The massive increase in wind power planned by the Government is not the answer to meeting a looming energy gap or renewable power targets set for the UK, a report claimed today.

A study published by the Centre for Policy Studies said wind was an unreliable and expensive source of electricity and the plans for a 20-fold increase in power production were over-ambitious and impractical.

The report comes ahead of the Government’s renewable energy strategy which is to be published on Thursday, and which is expected to propose a huge increase in offshore wind power as part of a bid to meet the EU target of sourcing 15% of all energy from renewables by 2020.

According to a leak of the document, the push for a green energy revolution will cost something in the region of £100 billion.

Today’s report from the Centre for Policy Studies warned that Britain faced a 32GW energy gap by 2015 as older coal and nuclear power stations are paid off.

But the report’s author Tony Lodge urged that rather than pursuing wind to fill the gap, the UK should develop nuclear and clean coal which he said were cheaper, more reliable options for providing electricity.

He said the high costs of offshore wind, because of problems such as access to the grid and maintenance, would mean energy suppliers would be looking to build onshore – where turbines had negative consequences for the environment and local residents.

He urged the development of tidal power to meet the renewables target, which he said “does not have the environmental impact of windmills on hills” and was much more reliable than wind.

Mr Lodge also said only 3% of people were willing to pay more for their electricity bills to support wind power.

The Renewables Obligation, which requires suppliers to obtain a certain, growing percentage of power from green sources, is passing costs onto the consumer and helping push six million households towards fuel poverty, he claimed.

But Greenpeace said it was “simply not credible” to suggest that wind power did not have a central role to play in meeting renewables targets and tackling climate change.

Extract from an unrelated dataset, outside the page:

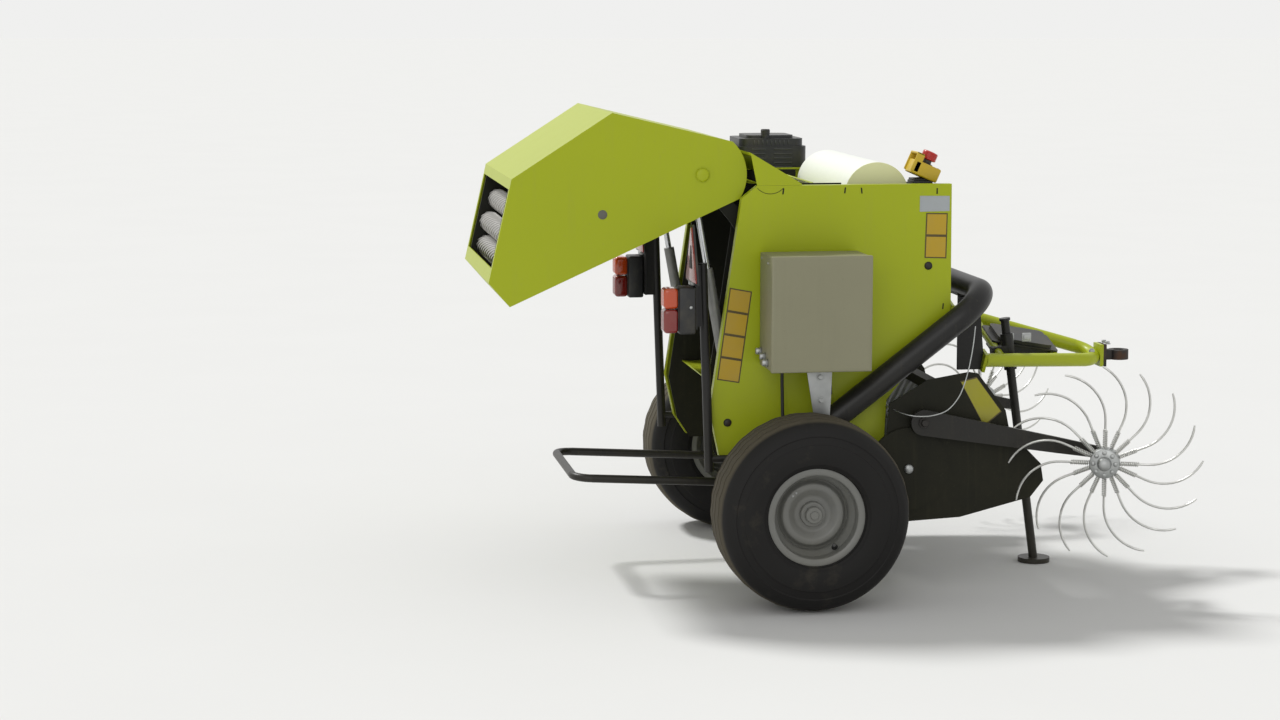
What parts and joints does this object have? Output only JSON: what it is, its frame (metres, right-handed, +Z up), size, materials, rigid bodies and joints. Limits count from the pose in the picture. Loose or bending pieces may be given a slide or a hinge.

Robin Oakley, the environmental group’s head of climate campaign, said the “energy gap” meant money would have to be spent replacing the UK’s energy system and provided a big opportunity to choose a beneficial system for the 21st century.

And he said wind power worldwide was the strongest growing sector of energy, providing jobs and backed by big businesses who saw its potential.

“This is a growth industry, it works in economic terms, works in practical terms, creating jobs and alternatives to being stuck with fossil fuels,” he said.

He accused the Centre for Policy studies of being “one of the least credible voices speaking on energy in Britain today”.

“The Centre for Policy Studies is still stuck in the 1980s whilst the rest of us are looking at the cutting-edge scientific developments and innovation that can secure our power supplies into the climate-changing 21st Century world,” he said.

South Wales Argus

25 June 2008

This article is the work of the source indicated. Any opinions expressed in it are not necessarily those of National Wind Watch.

The copyright of this article resides with the author or publisher indicated. As part of its noncommercial effort to present the environmental, social, scientific, and economic issues of large-scale wind power development to a global audience seeking such information, National Wind Watch endeavors to observe “fair use” as provided for in section 107 of U.S. Copyright Law and similar “fair dealing” provisions of the copyright laws of other nations. Send requests to excerpt, general inquiries, and comments via e-mail.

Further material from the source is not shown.